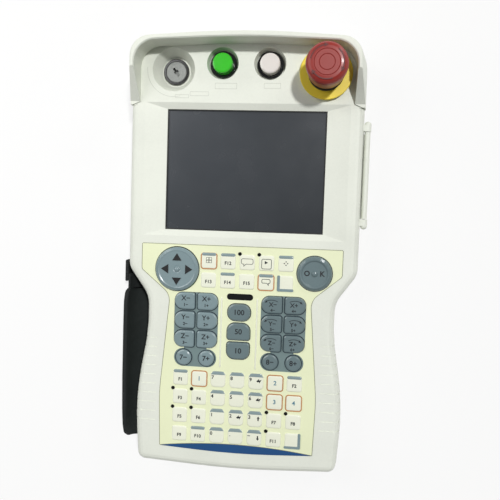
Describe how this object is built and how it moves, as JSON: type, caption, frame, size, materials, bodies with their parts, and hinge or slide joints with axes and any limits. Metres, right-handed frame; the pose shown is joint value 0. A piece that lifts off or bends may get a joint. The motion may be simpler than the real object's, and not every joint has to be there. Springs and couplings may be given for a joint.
{
  "type": "teach pendant",
  "caption": "Hand-held robot teach pendant: waisted housing with a screen, a membrane keypad with raised jog keys, a guarded row of switches, an emergency stop and a hand strap.",
  "frame": {"origin": "centre of the flat rear face that the pendant lies on", "axes": "+X to the user's right, +Y along the pendant towards the guarded switch end, +Z out of the front panel"},
  "size_m": [0.1799, 0.3145, 0.065],
  "materials": {
    "white_plastic": "satin",
    "cream_film": "satin",
    "slate_plastic": "gloss",
    "slate_plate": "satin",
    "black_plastic": "satin",
    "black_rubber": "matte",
    "screen_glass": "gloss",
    "steel": "satin",
    "sheet_metal": "satin",
    "circuit_board": "satin",
    "yellow_plastic": "gloss",
    "red_plastic": "satin",
    "green_lens": "gloss",
    "white_lens": "gloss",
    "blue_film": "gloss",
    "strap_fabric": "matte"
  },
  "bodies": {
    "housing": {"front_case": "white_plastic", "rear_case": "white_plastic", "top_guard": "white_plastic", "case_seal": "black_rubber", "case_screws": "steel", "screen_gasket": "black_rubber", "touch_panel": "screen_glass", "lcd_module": "black_plastic", "lcd_bracket": "sheet_metal", "main_board": "circuit_board", "keypad_board": "circuit_board", "inner_screws": "steel", "keypad_film": "cream_film", "trim_band": "blue_film", "jog_plate_left": "slate_plate", "jog_plate_right": "slate_plate", "mode_switch_body": "black_plastic", "start_switch_body": "black_plastic", "hold_switch_body": "black_plastic", "switch_nuts": "steel", "estop_plate": "yellow_plastic", "estop_body": "black_plastic", "estop_nut": "steel", "card_socket": "black_plastic", "door_hinge_pin": "steel", "hand_strap": "strap_fabric", "strap_tail": "strap_fabric", "strap_anchors": "black_plastic", "enable_switch_body": "black_plastic", "enable_lever_pin": "steel", "cable_inlet": "black_rubber"},
    "mode_lock_body": {"mode_lock": "steel"},
    "start_button_body": {"start_button": "green_lens"},
    "hold_button_body": {"hold_button": "white_lens"},
    "estop_shaft_body": {"estop_shaft": "black_plastic"},
    "estop_head_body": {"estop_head": "red_plastic"},
    "enable_lever_body": {"enable_lever": "black_plastic"},
    "card_door_body": {"card_door": "white_plastic"},
    "cursor_ball_body": {"cursor_ball": "steel"},
    "cursor_key_body": {"cursor_key": "slate_plastic"},
    "select_key_body": {"select_key": "slate_plastic"},
    "jog_x_minus_body": {"jog_x_minus": "slate_plastic"},
    "jog_x_plus_body": {"jog_x_plus": "slate_plastic"},
    "jog_y_minus_body": {"jog_y_minus": "slate_plastic"},
    "jog_y_plus_body": {"jog_y_plus": "slate_plastic"},
    "jog_z_minus_body": {"jog_z_minus": "slate_plastic"},
    "jog_z_plus_body": {"jog_z_plus": "slate_plastic"},
    "jog_e_minus_body": {"jog_e_minus": "slate_plastic"},
    "jog_e_plus_body": {"jog_e_plus": "slate_plastic"},
    "turn_x_minus_body": {"turn_x_minus": "slate_plastic"},
    "turn_x_plus_body": {"turn_x_plus": "slate_plastic"},
    "turn_y_minus_body": {"turn_y_minus": "slate_plastic"},
    "turn_y_plus_body": {"turn_y_plus": "slate_plastic"},
    "turn_z_minus_body": {"turn_z_minus": "slate_plastic"},
    "turn_z_plus_body": {"turn_z_plus": "slate_plastic"},
    "axis_8_minus_body": {"axis_8_minus": "slate_plastic"},
    "axis_8_plus_body": {"axis_8_plus": "slate_plastic"},
    "speed_key_upper_body": {"speed_key_upper": "slate_plastic"},
    "speed_key_middle_body": {"speed_key_middle": "slate_plastic"},
    "speed_key_lower_body": {"speed_key_lower": "slate_plastic"}
  },
  "joints": [
    {"name": "jog_x_minus_press", "type": "slide", "parent": "housing", "child": "jog_x_minus_body", "axis": [0, 0, 1], "range_m": [-0.0008, 0], "stiffness_N_per_m": 1500},
    {"name": "jog_x_plus_press", "type": "slide", "parent": "housing", "child": "jog_x_plus_body", "axis": [0, 0, 1], "range_m": [-0.0008, 0], "stiffness_N_per_m": 1500},
    {"name": "jog_y_minus_press", "type": "slide", "parent": "housing", "child": "jog_y_minus_body", "axis": [0, 0, 1], "range_m": [-0.0008, 0], "stiffness_N_per_m": 1500},
    {"name": "jog_y_plus_press", "type": "slide", "parent": "housing", "child": "jog_y_plus_body", "axis": [0, 0, 1], "range_m": [-0.0008, 0], "stiffness_N_per_m": 1500},
    {"name": "jog_z_minus_press", "type": "slide", "parent": "housing", "child": "jog_z_minus_body", "axis": [0, 0, 1], "range_m": [-0.0008, 0], "stiffness_N_per_m": 1500},
    {"name": "jog_z_plus_press", "type": "slide", "parent": "housing", "child": "jog_z_plus_body", "axis": [0, 0, 1], "range_m": [-0.0008, 0], "stiffness_N_per_m": 1500},
    {"name": "jog_e_minus_press", "type": "slide", "parent": "housing", "child": "jog_e_minus_body", "axis": [0, 0, 1], "range_m": [-0.0008, 0], "stiffness_N_per_m": 1500},
    {"name": "jog_e_plus_press", "type": "slide", "parent": "housing", "child": "jog_e_plus_body", "axis": [0, 0, 1], "range_m": [-0.0008, 0], "stiffness_N_per_m": 1500},
    {"name": "turn_x_minus_press", "type": "slide", "parent": "housing", "child": "turn_x_minus_body", "axis": [0, 0, 1], "range_m": [-0.0008, 0], "stiffness_N_per_m": 1500},
    {"name": "turn_x_plus_press", "type": "slide", "parent": "housing", "child": "turn_x_plus_body", "axis": [0, 0, 1], "range_m": [-0.0008, 0], "stiffness_N_per_m": 1500},
    {"name": "turn_y_minus_press", "type": "slide", "parent": "housing", "child": "turn_y_minus_body", "axis": [0, 0, 1], "range_m": [-0.0008, 0], "stiffness_N_per_m": 1500},
    {"name": "turn_y_plus_press", "type": "slide", "parent": "housing", "child": "turn_y_plus_body", "axis": [0, 0, 1], "range_m": [-0.0008, 0], "stiffness_N_per_m": 1500},
    {"name": "turn_z_minus_press", "type": "slide", "parent": "housing", "child": "turn_z_minus_body", "axis": [0, 0, 1], "range_m": [-0.0008, 0], "stiffness_N_per_m": 1500},
    {"name": "turn_z_plus_press", "type": "slide", "parent": "housing", "child": "turn_z_plus_body", "axis": [0, 0, 1], "range_m": [-0.0008, 0], "stiffness_N_per_m": 1500},
    {"name": "axis_8_minus_press", "type": "slide", "parent": "housing", "child": "axis_8_minus_body", "axis": [0, 0, 1], "range_m": [-0.0008, 0], "stiffness_N_per_m": 1500},
    {"name": "axis_8_plus_press", "type": "slide", "parent": "housing", "child": "axis_8_plus_body", "axis": [0, 0, 1], "range_m": [-0.0008, 0], "stiffness_N_per_m": 1500},
    {"name": "speed_key_upper_press", "type": "slide", "parent": "housing", "child": "speed_key_upper_body", "axis": [0, 0, 1], "range_m": [-0.0008, 0], "stiffness_N_per_m": 1500},
    {"name": "speed_key_middle_press", "type": "slide", "parent": "housing", "child": "speed_key_middle_body", "axis": [0, 0, 1], "range_m": [-0.0008, 0], "stiffness_N_per_m": 1500},
    {"name": "speed_key_lower_press", "type": "slide", "parent": "housing", "child": "speed_key_lower_body", "axis": [0, 0, 1], "range_m": [-0.0008, 0], "stiffness_N_per_m": 1500},
    {"name": "select_key_press", "type": "slide", "parent": "housing", "child": "select_key_body", "axis": [0, 0, 1], "range_m": [-0.0008, 0], "stiffness_N_per_m": 1500},
    {"name": "start_button_press", "type": "slide", "parent": "housing", "child": "start_button_body", "axis": [0, 0, 1], "range_m": [-0.003, 0], "stiffness_N_per_m": 1200},
    {"name": "hold_button_press", "type": "slide", "parent": "housing", "child": "hold_button_body", "axis": [0, 0, 1], "range_m": [-0.003, 0], "stiffness_N_per_m": 1200},
    {"name": "estop_shaft_press", "type": "slide", "parent": "housing", "child": "estop_shaft_body", "axis": [0, 0, 1], "range_m": [-0.004, 0], "stiffness_N_per_m": 4000},
    {"name": "estop_twist", "type": "hinge", "parent": "estop_shaft_body", "child": "estop_head_body", "pos_m": [0.0559, 0.13305, 0.058], "axis": [0, 0, 1], "range_deg": [-45, 0], "stiffness_Nm_per_rad": 0.05},
    {"name": "mode_turn", "type": "hinge", "parent": "housing", "child": "mode_lock_body", "pos_m": [-0.0528, 0.13525, 0.02], "axis": [0, 0, 1], "range_deg": [-45, 45]},
    {"name": "enable_squeeze", "type": "hinge", "parent": "housing", "child": "enable_lever_body", "pos_m": [-0.0526, -0.07225, 0.0066], "axis": [0, 1, 0], "range_deg": [0, 12], "stiffness_Nm_per_rad": 1},
    {"name": "door_swing", "type": "hinge", "parent": "housing", "child": "card_door_body", "pos_m": [0.0869, 0.06345, 0.0224], "axis": [0, -1, 0], "range_deg": [0, 105]},
    {"name": "cursor_tilt_up_down", "type": "hinge", "parent": "housing", "child": "cursor_ball_body", "pos_m": [-0.0466, -0.00825, 0.0252], "axis": [1, 0, 0], "range_deg": [-3, 3], "stiffness_Nm_per_rad": 0.2},
    {"name": "cursor_tilt_left_right", "type": "hinge", "parent": "cursor_ball_body", "child": "cursor_key_body", "pos_m": [-0.0466, -0.00825, 0.0252], "axis": [0, 1, 0], "range_deg": [-3, 3], "stiffness_Nm_per_rad": 0.2}
  ]
}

****************************************

Look through the listing above and count the lines where the string "axes" appears. Report the number only.

▶ **Response**:
2